## Requirement:
Work out how many lines of the material below mention the word "joints"; reply with the number only.

## Source records:
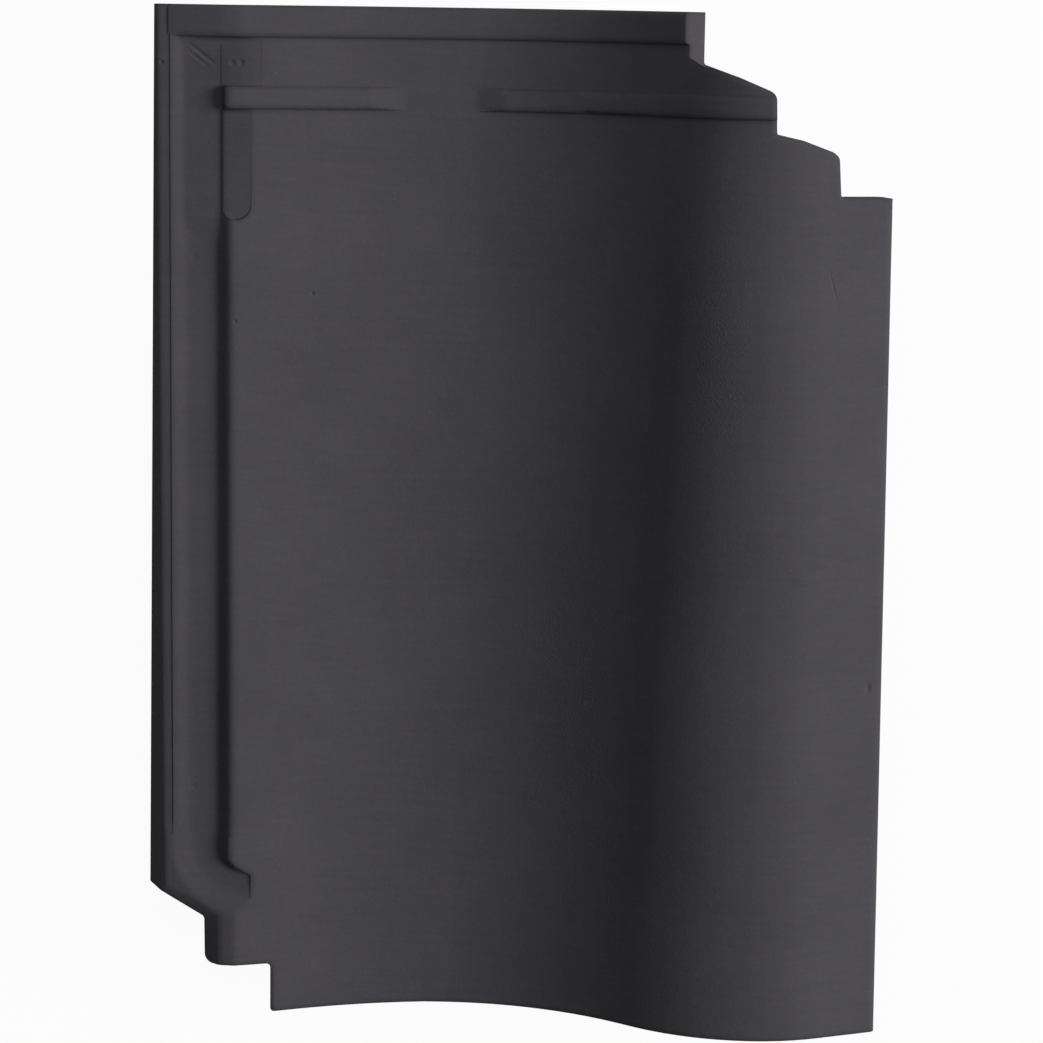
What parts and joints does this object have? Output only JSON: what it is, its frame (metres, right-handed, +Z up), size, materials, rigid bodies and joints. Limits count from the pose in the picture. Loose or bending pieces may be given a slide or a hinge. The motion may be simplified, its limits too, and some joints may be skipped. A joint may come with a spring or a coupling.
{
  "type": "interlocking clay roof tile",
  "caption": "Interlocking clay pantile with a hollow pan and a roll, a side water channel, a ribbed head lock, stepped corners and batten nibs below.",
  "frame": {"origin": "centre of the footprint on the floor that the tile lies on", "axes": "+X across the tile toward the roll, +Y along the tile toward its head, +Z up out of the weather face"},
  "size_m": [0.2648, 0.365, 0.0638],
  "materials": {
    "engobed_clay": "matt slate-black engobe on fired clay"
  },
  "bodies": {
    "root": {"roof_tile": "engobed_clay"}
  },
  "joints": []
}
---
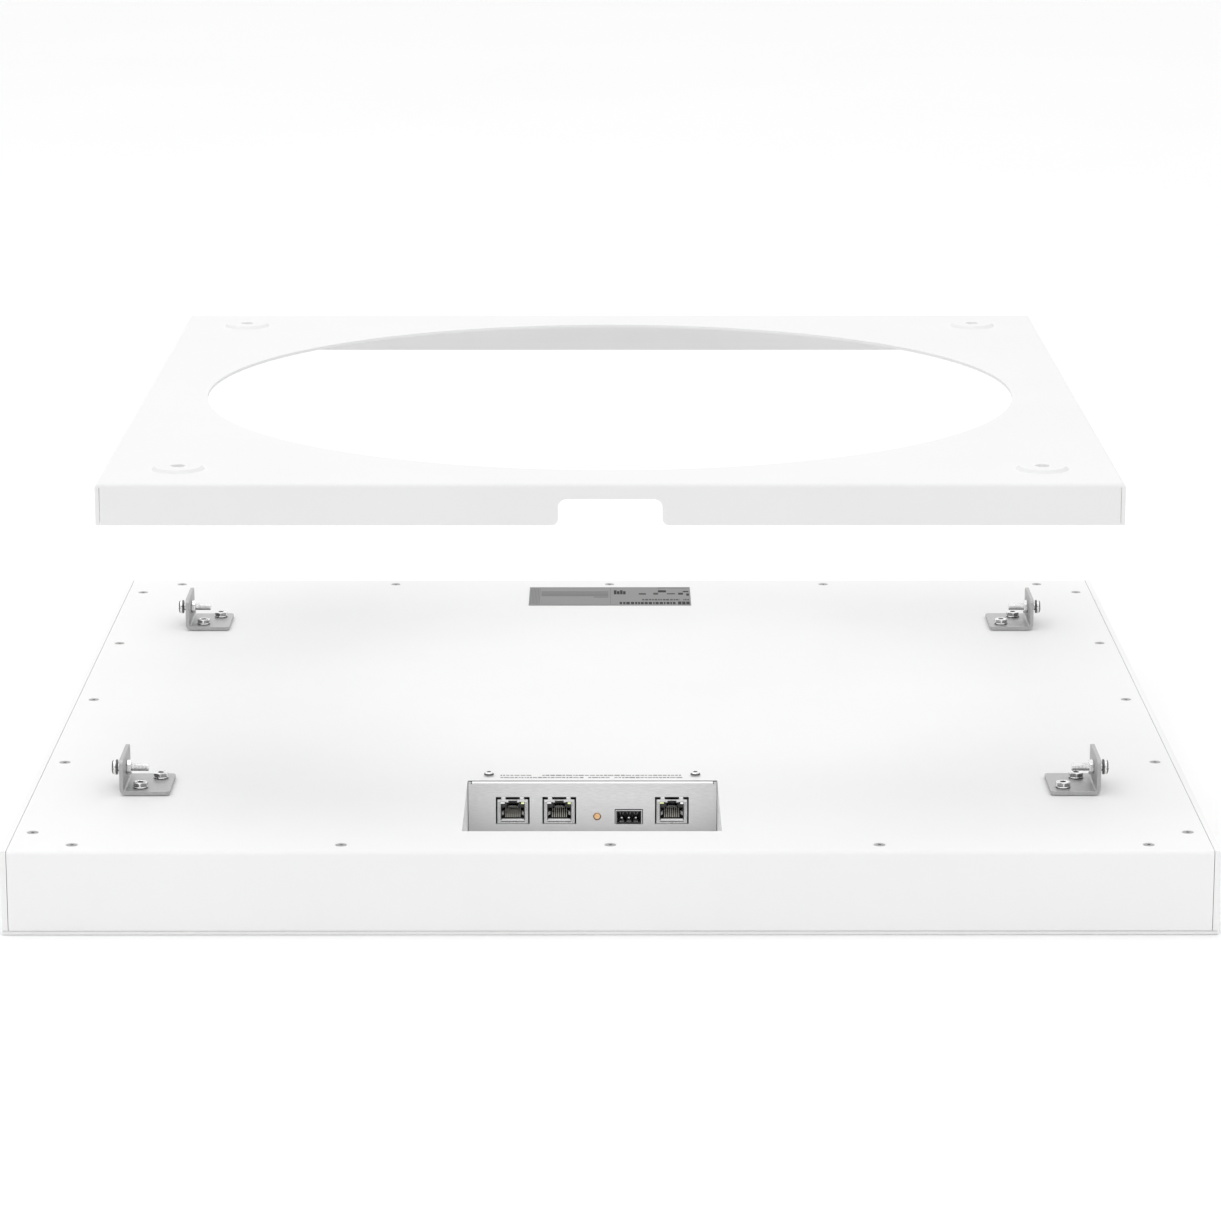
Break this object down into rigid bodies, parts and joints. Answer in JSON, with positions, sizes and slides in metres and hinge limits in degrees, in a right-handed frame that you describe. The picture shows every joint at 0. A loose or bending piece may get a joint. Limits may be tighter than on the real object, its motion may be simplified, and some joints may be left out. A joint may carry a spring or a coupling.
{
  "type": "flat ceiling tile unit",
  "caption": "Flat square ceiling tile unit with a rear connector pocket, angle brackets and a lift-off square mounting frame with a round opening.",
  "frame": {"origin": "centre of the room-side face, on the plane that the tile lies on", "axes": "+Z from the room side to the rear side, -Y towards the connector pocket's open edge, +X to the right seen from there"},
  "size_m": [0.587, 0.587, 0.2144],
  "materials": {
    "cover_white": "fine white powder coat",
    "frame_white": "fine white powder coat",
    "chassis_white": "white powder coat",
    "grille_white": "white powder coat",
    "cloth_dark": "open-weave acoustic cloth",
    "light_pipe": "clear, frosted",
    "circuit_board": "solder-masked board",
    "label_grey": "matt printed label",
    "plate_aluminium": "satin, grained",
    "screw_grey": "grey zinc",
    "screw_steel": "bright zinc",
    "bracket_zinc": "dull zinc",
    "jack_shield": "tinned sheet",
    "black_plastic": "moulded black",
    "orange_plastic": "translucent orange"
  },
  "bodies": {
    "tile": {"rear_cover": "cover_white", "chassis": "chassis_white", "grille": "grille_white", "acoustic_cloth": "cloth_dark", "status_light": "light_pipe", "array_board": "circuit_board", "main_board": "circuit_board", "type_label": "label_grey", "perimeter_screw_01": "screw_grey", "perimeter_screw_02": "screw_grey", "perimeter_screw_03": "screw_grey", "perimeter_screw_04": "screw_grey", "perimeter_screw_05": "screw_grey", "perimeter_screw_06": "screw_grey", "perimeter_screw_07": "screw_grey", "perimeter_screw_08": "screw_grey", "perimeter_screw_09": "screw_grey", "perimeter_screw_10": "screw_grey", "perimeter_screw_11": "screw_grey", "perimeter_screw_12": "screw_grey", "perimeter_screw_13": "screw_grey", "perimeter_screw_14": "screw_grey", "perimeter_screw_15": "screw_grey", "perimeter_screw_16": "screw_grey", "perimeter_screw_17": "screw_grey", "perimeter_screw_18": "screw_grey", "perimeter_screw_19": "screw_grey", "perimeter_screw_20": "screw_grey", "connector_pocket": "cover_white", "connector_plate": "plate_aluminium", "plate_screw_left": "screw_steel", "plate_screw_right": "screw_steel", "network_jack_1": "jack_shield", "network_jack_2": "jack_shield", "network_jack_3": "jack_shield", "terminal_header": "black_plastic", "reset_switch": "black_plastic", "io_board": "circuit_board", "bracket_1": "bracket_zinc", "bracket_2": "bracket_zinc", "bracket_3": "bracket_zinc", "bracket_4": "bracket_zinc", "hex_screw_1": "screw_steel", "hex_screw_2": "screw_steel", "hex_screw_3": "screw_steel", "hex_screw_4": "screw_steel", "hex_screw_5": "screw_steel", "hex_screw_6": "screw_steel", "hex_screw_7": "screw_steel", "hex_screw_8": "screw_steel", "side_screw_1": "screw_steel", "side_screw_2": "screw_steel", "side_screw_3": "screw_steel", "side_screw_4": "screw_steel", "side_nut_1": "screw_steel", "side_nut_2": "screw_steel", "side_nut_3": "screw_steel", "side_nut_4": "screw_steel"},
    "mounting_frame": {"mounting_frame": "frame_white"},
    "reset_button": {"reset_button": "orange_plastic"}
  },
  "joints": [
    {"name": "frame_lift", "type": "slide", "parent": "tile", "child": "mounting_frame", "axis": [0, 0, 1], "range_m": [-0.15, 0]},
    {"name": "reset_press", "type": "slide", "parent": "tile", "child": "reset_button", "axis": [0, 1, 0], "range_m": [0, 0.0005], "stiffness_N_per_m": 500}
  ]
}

## Answer to this task:
4